I sent an email to Bonterra—which was fortunate to have both its team and land out of harm's way and not be directly affected by the firestorms—asking them about the connection, as they see it, between bring organic and biodynamic and dealing with environmental catastrophes. The reply was:

There is much to be learned from natural disasters, but perhaps the most important—and humbling—reminder is that Mother Nature is a powerful force. Listening to and collaborating with nature is at the heart of how we farm at Bonterra. Ultimately, we believe that striving towards partnership with nature through regenerative agriculture is the way forward, as we work to replace what’s lost in soils and surroundings, ultimately enhancing our land rather than depleting it.
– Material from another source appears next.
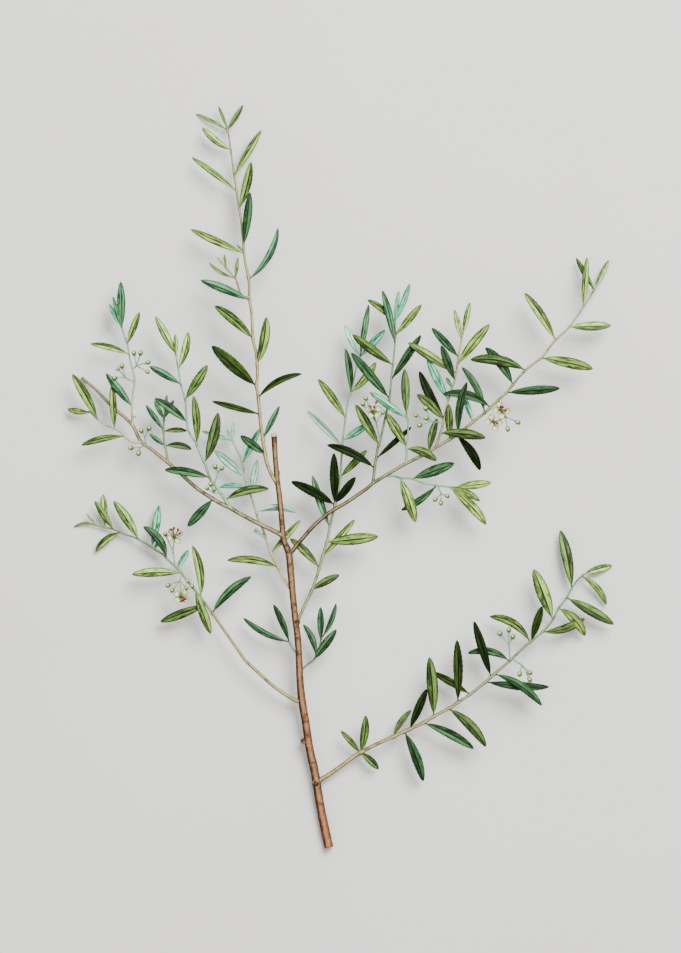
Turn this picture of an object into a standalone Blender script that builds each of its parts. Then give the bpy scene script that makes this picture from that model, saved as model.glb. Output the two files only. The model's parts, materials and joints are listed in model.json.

The more we work hand-in-hand with nature in this way—regenerating the land season by season—the better both Bonterra and our vineyards will be prepared to encounter whatever nature sends our way.

This understanding of how to meet dramatic, life-altering challenges, is an important lesson to take into all parts of our life as we face the possibility that we will have stronger fire seasons, fiercer hurricane systems, and longer dry spells than ever before. It's a lot to think about, and almost impossible to talk about without sounding something like a proselytizer, and yet, more and more, I'm finding it to be the only thing I fully believe in: Mother Earth knows best. And we need to start paying attention. Let's drink to that.